[start RECORDED DATA]

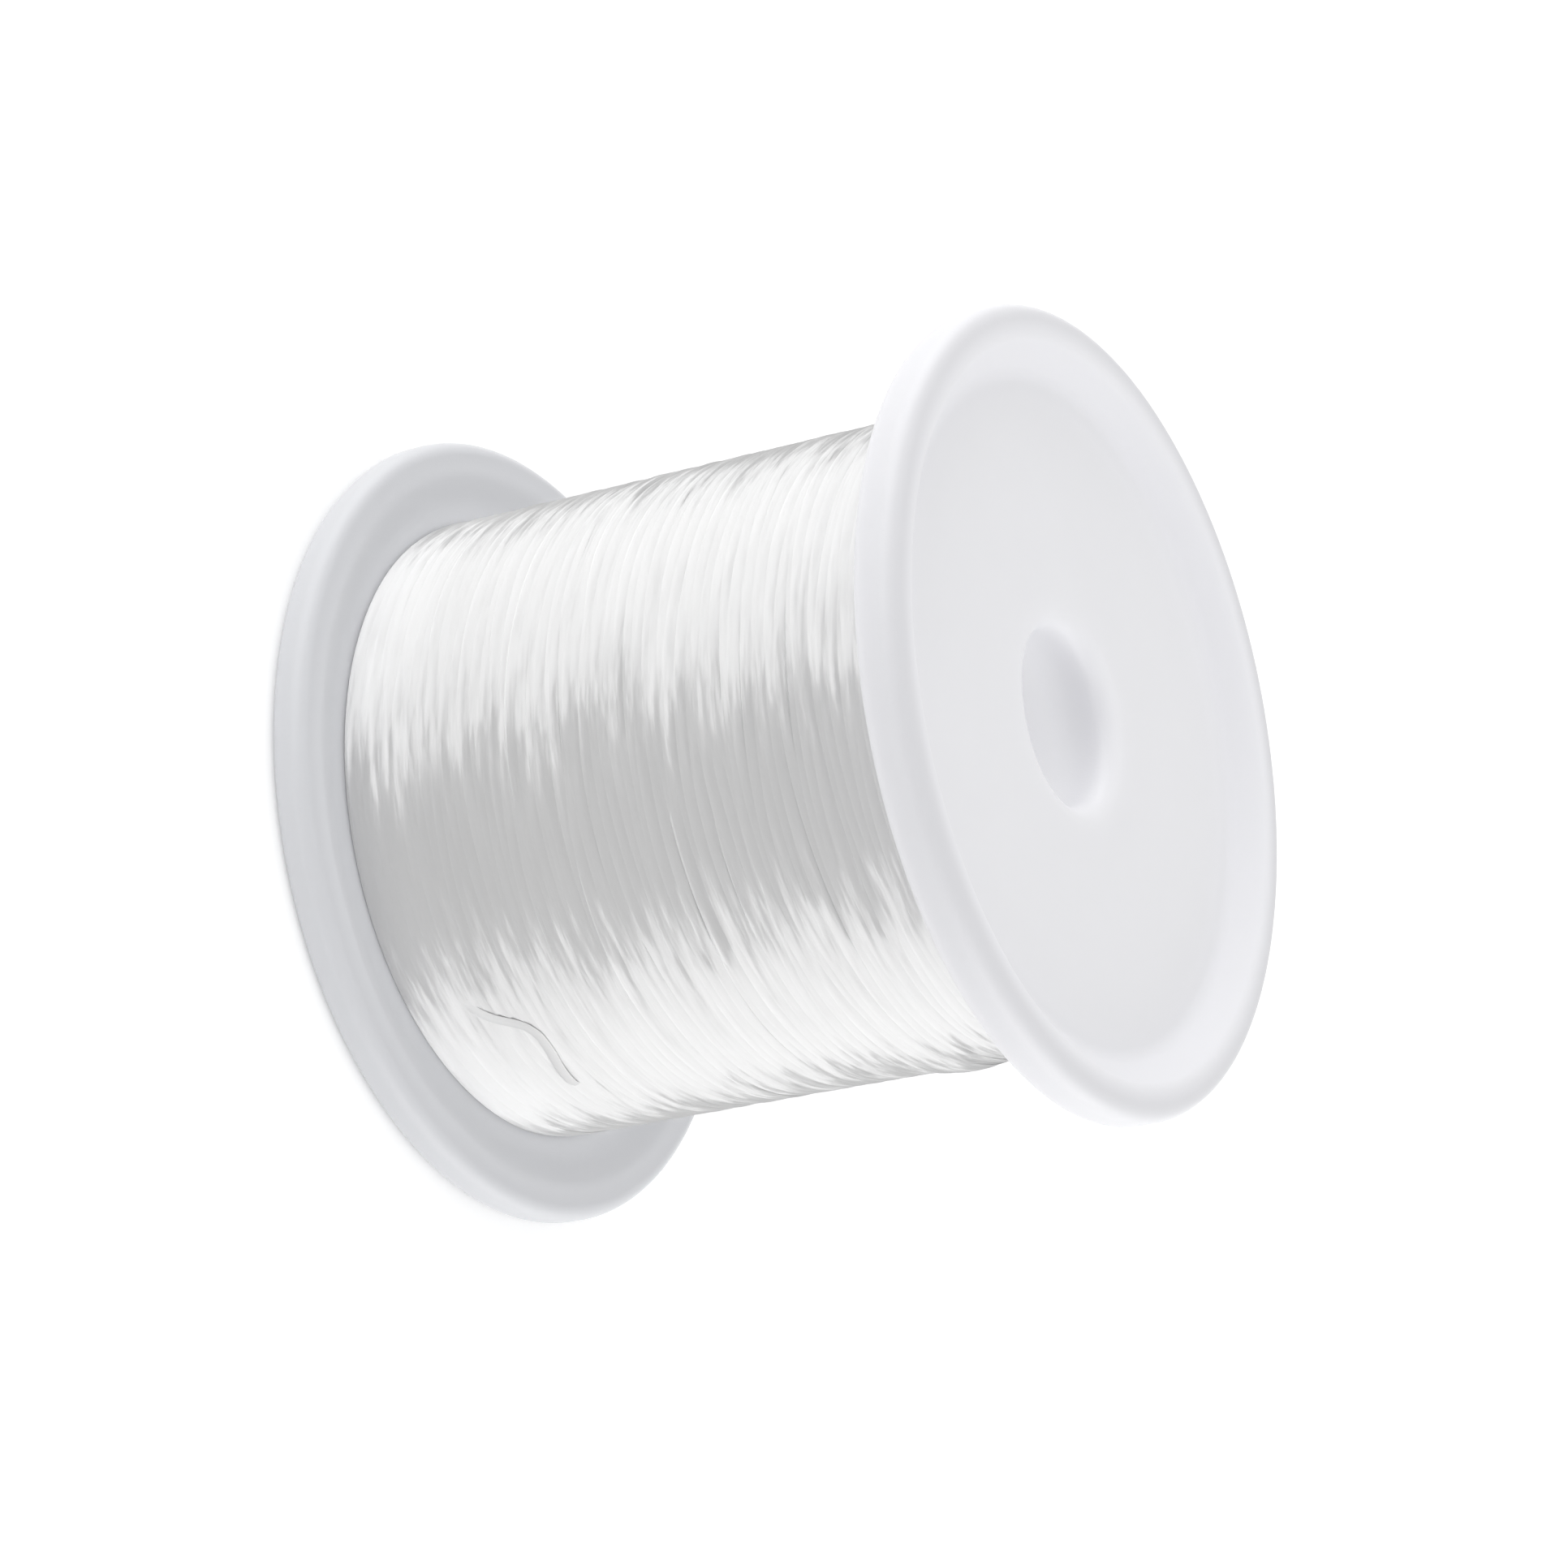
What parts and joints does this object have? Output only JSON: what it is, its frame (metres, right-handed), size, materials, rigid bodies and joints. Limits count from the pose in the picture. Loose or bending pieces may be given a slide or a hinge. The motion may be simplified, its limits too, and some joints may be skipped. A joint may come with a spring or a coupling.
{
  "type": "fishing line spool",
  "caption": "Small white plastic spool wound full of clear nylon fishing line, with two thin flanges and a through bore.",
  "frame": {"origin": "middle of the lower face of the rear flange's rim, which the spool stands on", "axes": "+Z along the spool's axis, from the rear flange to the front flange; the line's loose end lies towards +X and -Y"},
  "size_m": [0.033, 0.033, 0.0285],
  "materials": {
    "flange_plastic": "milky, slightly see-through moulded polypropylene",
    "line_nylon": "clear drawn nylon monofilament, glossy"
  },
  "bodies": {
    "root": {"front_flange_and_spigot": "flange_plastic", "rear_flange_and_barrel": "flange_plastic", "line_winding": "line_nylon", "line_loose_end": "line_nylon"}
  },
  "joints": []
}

[end RECORDED DATA]

• [WHAT THE TASK REQUIRES]
Write out the whole listing again. Match it word for word.

• [SOLUTION BELOW]
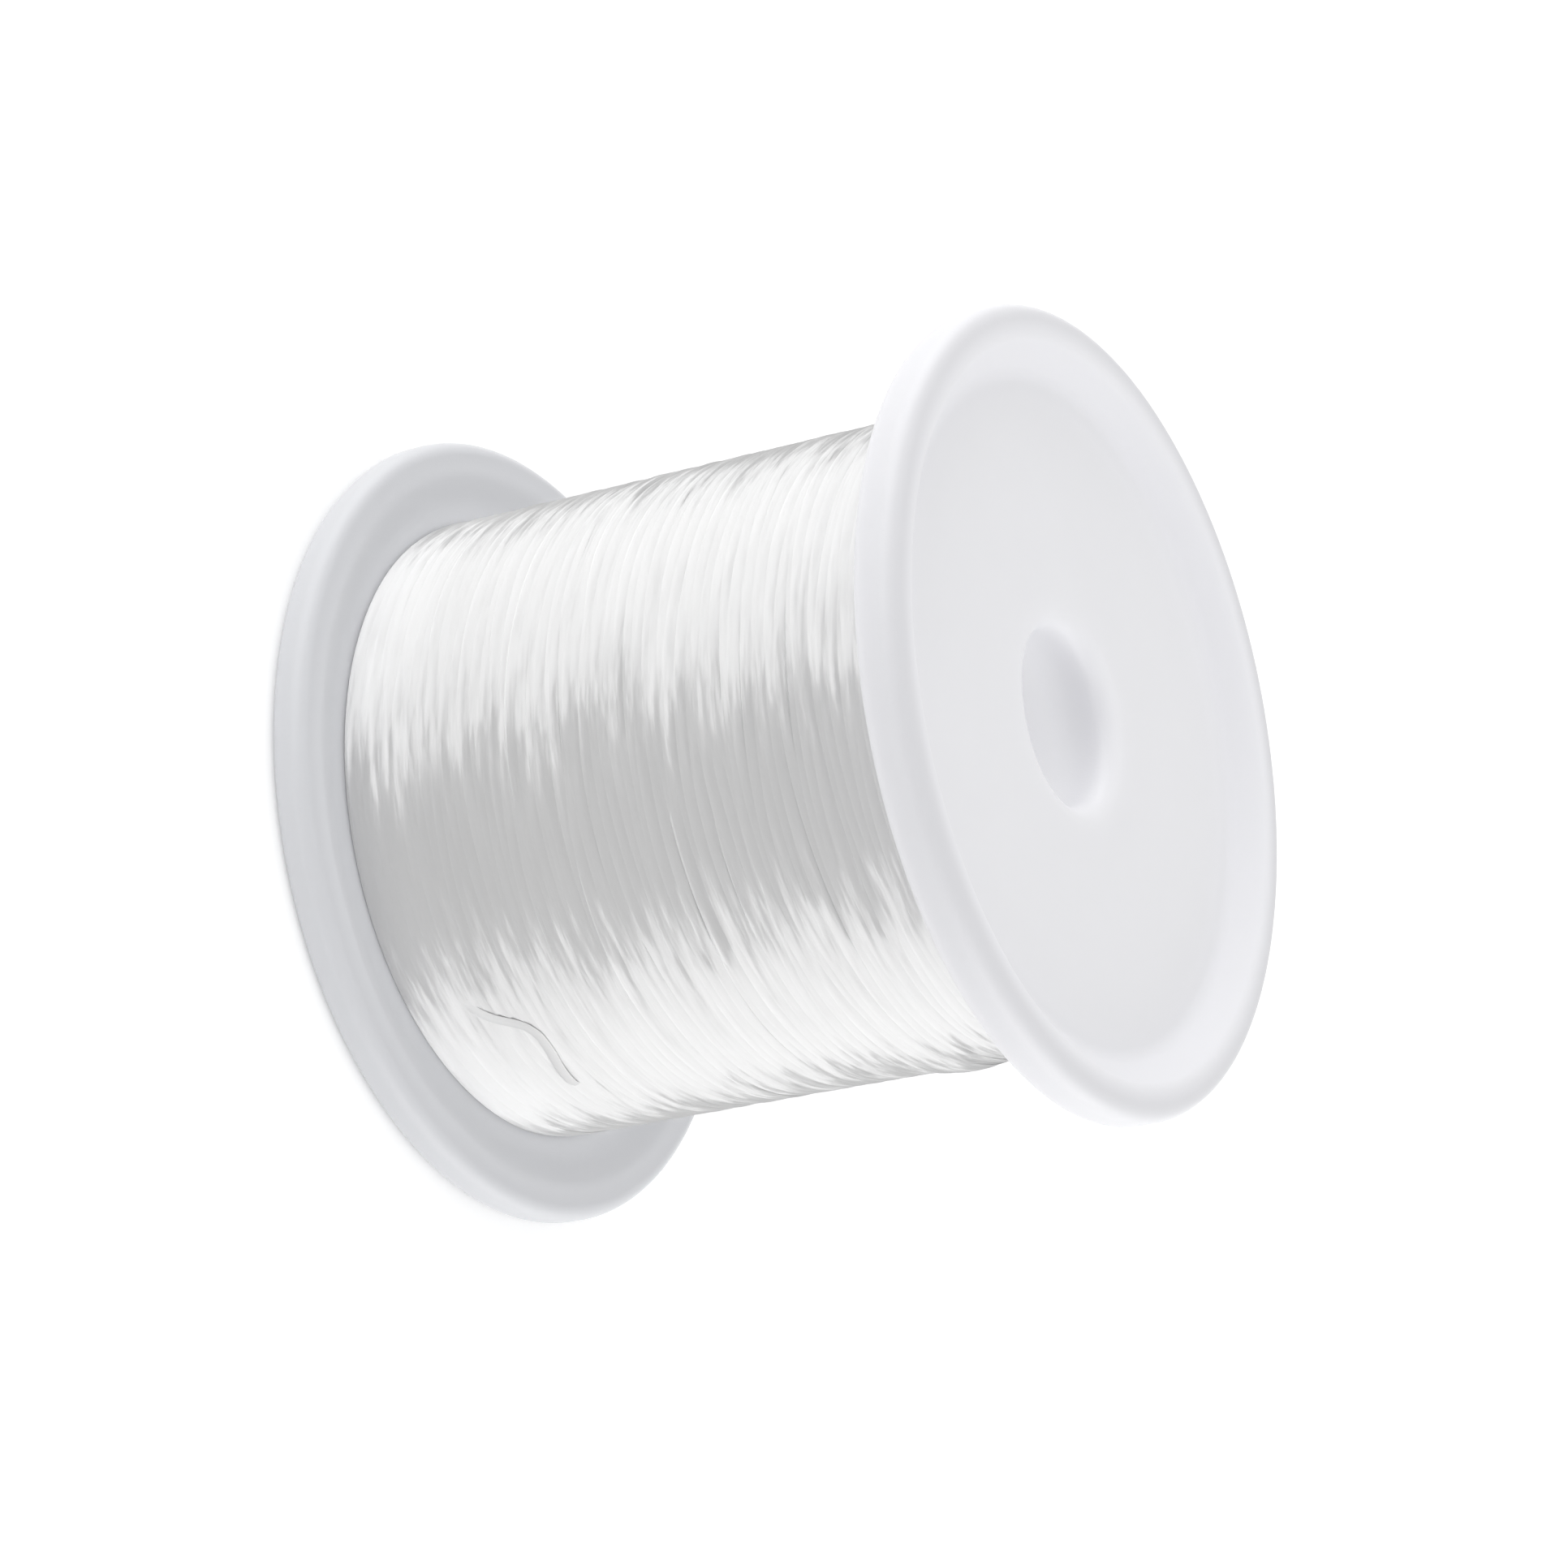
What parts and joints does this object have? Output only JSON: what it is, its frame (metres, right-handed), size, materials, rigid bodies and joints. Limits count from the pose in the picture. Loose or bending pieces may be given a slide or a hinge. The motion may be simplified, its limits too, and some joints may be skipped. A joint may come with a spring or a coupling.
{
  "type": "fishing line spool",
  "caption": "Small white plastic spool wound full of clear nylon fishing line, with two thin flanges and a through bore.",
  "frame": {"origin": "middle of the lower face of the rear flange's rim, which the spool stands on", "axes": "+Z along the spool's axis, from the rear flange to the front flange; the line's loose end lies towards +X and -Y"},
  "size_m": [0.033, 0.033, 0.0285],
  "materials": {
    "flange_plastic": "milky, slightly see-through moulded polypropylene",
    "line_nylon": "clear drawn nylon monofilament, glossy"
  },
  "bodies": {
    "root": {"front_flange_and_spigot": "flange_plastic", "rear_flange_and_barrel": "flange_plastic", "line_winding": "line_nylon", "line_loose_end": "line_nylon"}
  },
  "joints": []
}